I like it too... I notice the author is on smugmug , as am I :-)

This line particularly struck me as apt (after the author , who shoots in RAW, explains what he did in lightroom)

" I didn't add anything to the photograph that wasn't already there. I simply brought out what the camera captured."

I think "unmanipulated" photo means to most photographer's and photo editors, that you havent put Jacks head on Jills body, moved the Empire State building to Paris, or turned Angelina Jolie into an anorexic twig - to use some extreme examples. So there is a bit of a semantic game going on. And I like what you wrote, too, Igor - which is why I let the whole
of your mail sit in this one :-)

ann


Igor Roshchin wrote:

On Feb 16, 2011, at 3:34 PM, Darren Addy wrote:

Good article:
http://www.bhinsights.com/content/myth-unmanipulated-image.html


I like that article.

For those people who "like to see what an image looks like straight out
[of] the camera", just think for a moment how you are going to see it.
On a monitor? But that depends on the monitor and its calibration. And
even if you used a calibration tool, if you used it on a different
monitor (especially a different model), the result won't be exactly the
same.

Out of a printer? But it will come differently from different printers.
Did you say ICC profiles?
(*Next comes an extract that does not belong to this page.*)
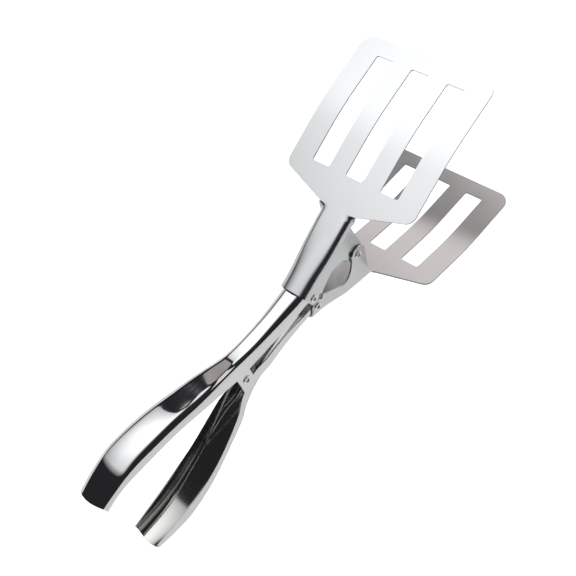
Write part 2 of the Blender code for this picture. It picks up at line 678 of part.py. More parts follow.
def world_corners(pieces):
    bpy.context.view_layer.update()
    return [piece.matrix_world @ vertex.co for piece in pieces for vertex in piece.data.vertices]


def stand(stance, handle, spatula, pieces):
    """Tilts the stance until handle and spatula touch the same level, then lifts and centres it."""
    for _ in range(4):
        rear = min(world_corners([handle]), key=lambda corner: corner.z)
        front = min(world_corners([spatula]), key=lambda corner: corner.z)
        stance.rotation_euler.y -= math.atan2(rear.z - front.z, front.x - rear.x)
    corners = world_corners(pieces)
    xs = [corner.x for corner in corners]
    stance.location.x = -(min(xs) + max(xs)) / 2.0
    stance.location.z = -min(corner.z for corner in corners)


def main():
    clear_scene()
    polished = metal("polished stainless steel", (0.62, 0.62, 0.63), 0.08)
    satin = metal("satin stainless steel", (0.62, 0.62, 0.61), 0.32)
    turned_steel = metal("turned rivet steel", (0.55, 0.55, 0.55), 0.28)
    spring_steel = metal("spring steel wire", (0.5, 0.5, 0.5), 0.2)
    stance = bpy.data.objects.new("stance", None)
    bpy.context.scene.collection.objects.link(stance)

    sheets = {}
    for name, side, nesting in (("handle_upper", UPPER, 0.0), ("handle_lower", LOWER, LOWER_NESTING)):
        handle = make_handle(name, side, nesting, polished)
        handle.location = HANDLE_PIVOT
        handle.parent = stance
        cut_hole(handle, f"{name}_pivot_cutter", HANDLE_PIVOT, MAIN_SHANK_RADIUS + CLEARANCE)
        cut_hole(handle, f"{name}_link_cutter", link_pivot(side), RIVET_SHANK_RADIUS + CLEARANCE)
        finish_cuts(handle)
        sheets[name] = handle

    for name, side, ear_half, play in (
        ("spatula_upper", UPPER, UPPER_EAR_HALF, HEAD_PIVOT_PLAY),
        ("spatula_lower", LOWER, LOWER_EAR_HALF, 0.0),
    ):
        head = make_head(name, side, ear_half, satin, stance)
        hole = RIVET_SHANK_RADIUS + CLEARANCE
        cut_hole(head, f"{name}_ear_cutter", HEAD_PIVOT, hole + play)
        cut_hole(head, f"{name}_link_cutter", link_pivot(side), hole)
        finish_cuts(head)
        sheets[name] = head

    outer = handle_width(HANDLE_PIVOT_X, 0.0)
    main_radii = (MAIN_SHANK_RADIUS, MAIN_HEAD_RADIUS)
    make_rivet("handle_rivet", HANDLE_PIVOT, -outer, outer, *main_radii, turned_steel, stance)
    link_inner = handle_width(LINK_PIVOT_X, 0.0) - HANDLE_SHEET
    for out, word in ((-1.0, "right"), (1.0, "left")):
        for side, level in ((UPPER, "upper"), (LOWER, "lower")):
            make_rivet(
                f"{level}_link_rivet_{word}",
                link_pivot(side),
                out * link_inner,
                out * NECK_REAR_HALF,
                RIVET_SHANK_RADIUS,
                RIVET_HEAD_RADIUS,
                turned_steel,
                stance,
            )
        make_rivet(
            f"head_rivet_{word}",
            HEAD_PIVOT,
            out * (UPPER_EAR_HALF - HEAD_SHEET),
            out * LOWER_EAR_HALF,
            RIVET_SHANK_RADIUS,
            RIVET_HEAD_RADIUS,
            turned_steel,
            stance,
        )
    make_spring("return_spring", spring_steel, stance)
    stand(stance, sheets["handle_lower"], sheets["spatula_lower"], sheets.values())


main()
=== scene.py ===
"""Barbecue turner tongs: the look of every sheet, rivet and wire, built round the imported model.

Every piece is shaped in the linkage's side view, as a press tool would form it: x runs forwards to the
blade tips, z upwards, and the head pivot is the zero. Then it is turned into the row's frame. The handles
are polished sheet, the heads are brushed sheet, the rivets are rolled eyelets and the spring is wire.
"""

import json
import math

import bmesh
import bpy
from bpy.props import FloatProperty, FloatVectorProperty, IntProperty, PointerProperty
from mathutils import Matrix, Vector


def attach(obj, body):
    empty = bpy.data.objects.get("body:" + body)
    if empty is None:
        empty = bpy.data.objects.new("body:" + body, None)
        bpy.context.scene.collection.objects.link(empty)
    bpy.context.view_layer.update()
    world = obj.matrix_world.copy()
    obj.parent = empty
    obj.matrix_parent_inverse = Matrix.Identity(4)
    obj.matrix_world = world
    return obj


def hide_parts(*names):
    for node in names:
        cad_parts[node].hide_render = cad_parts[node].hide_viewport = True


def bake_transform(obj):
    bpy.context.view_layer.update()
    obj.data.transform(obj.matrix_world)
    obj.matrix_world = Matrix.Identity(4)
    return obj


bl_info = {
    "name": "Barbecue Turner Tongs",
    "version": (1, 0, 0),
    "blender": (4, 5, 0),
    "location": "View3D > Sidebar > Tongs",
    "description": "Builds slotted turner tongs with a lever linkage, and a studio to show them in",
    "category": "Add Mesh",
}

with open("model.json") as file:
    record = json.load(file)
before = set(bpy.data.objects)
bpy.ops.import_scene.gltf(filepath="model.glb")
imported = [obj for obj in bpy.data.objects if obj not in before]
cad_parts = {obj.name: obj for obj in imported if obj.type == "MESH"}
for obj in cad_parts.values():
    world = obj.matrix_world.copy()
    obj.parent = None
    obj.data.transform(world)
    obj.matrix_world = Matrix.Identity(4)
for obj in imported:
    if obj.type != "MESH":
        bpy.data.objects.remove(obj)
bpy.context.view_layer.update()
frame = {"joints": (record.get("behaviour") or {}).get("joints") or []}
JOINTS = {joint["name"]: joint for joint in frame["joints"]}
MM = 0.001
UPPER, LOWER = 1, -1
QUARTER = math.pi / 2.0
FULL_TURN = 2.0 * math.pi

# Linkage: how far the handle pivot and the links lie from the head pivot, and the links from the middle
HANDLE_PIVOT_X = -92.0 * MM
LINK_PIVOT_X = -36.0 * MM
LINK_PIVOT_Z = 4.45 * MM

# Room round a shank or between sheets, and between two sheets that slide on each other
CLEARANCE = 0.3 * MM
SLIDING_GAP = 0.4 * MM

# Points nearer than a hair are one; the drill and the punch reach well past the sheets on both sides
HAIR = 0.001 * MM
DRILL_DEPTH = 53.2 * MM
PUNCH_DEPTH = 26.6 * MM

# Where a flange or a bend fades out, its lip and its angle keep these least values
FADE_LIP = 0.3 * MM
FLAT_ANGLE = math.radians(0.01)

# Neck channel of a head: runs from the link pivot, from the ear's round and on towards the blade
NECK_REAR_RUN = 3.55 * MM
NECK_REAR_HALF = 9.5 * MM
NECK_REAR_RISE = 10.2 * MM
NECK_REAR_BEND = 7.0 * MM
NECK_FRONT_BEND = 4.6 * MM
NECK_CROWN = 0.9 * MM
UPPER_EAR_HALF = 10.3 * MM
EAR_RADIUS = 5.7 * MM
EAR_FLAT_RUN = 3.3 * MM
TAPER_RUN = 3.85 * MM
FLANGE_FRONT_RUN = 2.3 * MM
FADE_RUN = 5.0 * MM
JOINT_FLAT_HALF = 4.6 * MM
LINK_LOBE_RADIUS = LINK_PIVOT_Z - CLEARANCE / 2.0
WINDOW_REAR_RUN = 5.35 * MM
WINDOW_REAR_W = 8.5 * MM
WINDOW_FRONT_RUN = 7.7 * MM
WINDOW_FRONT_W = 12.9 * MM
LOBE_BLEND_SHARE = 0.8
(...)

But that is not much different from a display
calibration (see above).

Remember that even eye of different people will see the same picture
differently. More over, your own eye will see the same picture
differently, depending on your condition. Because your eye's "ICC" that
is loaded in your brain can be fooled very easily by many-many factors
(light around, your health, mood, etc.).

No matter what media you use (film, digital, human eye, ...) - you
always have a "transfer function" that has at least one calibration
(e.g. your eye), - and that calibration can depend on many conditions.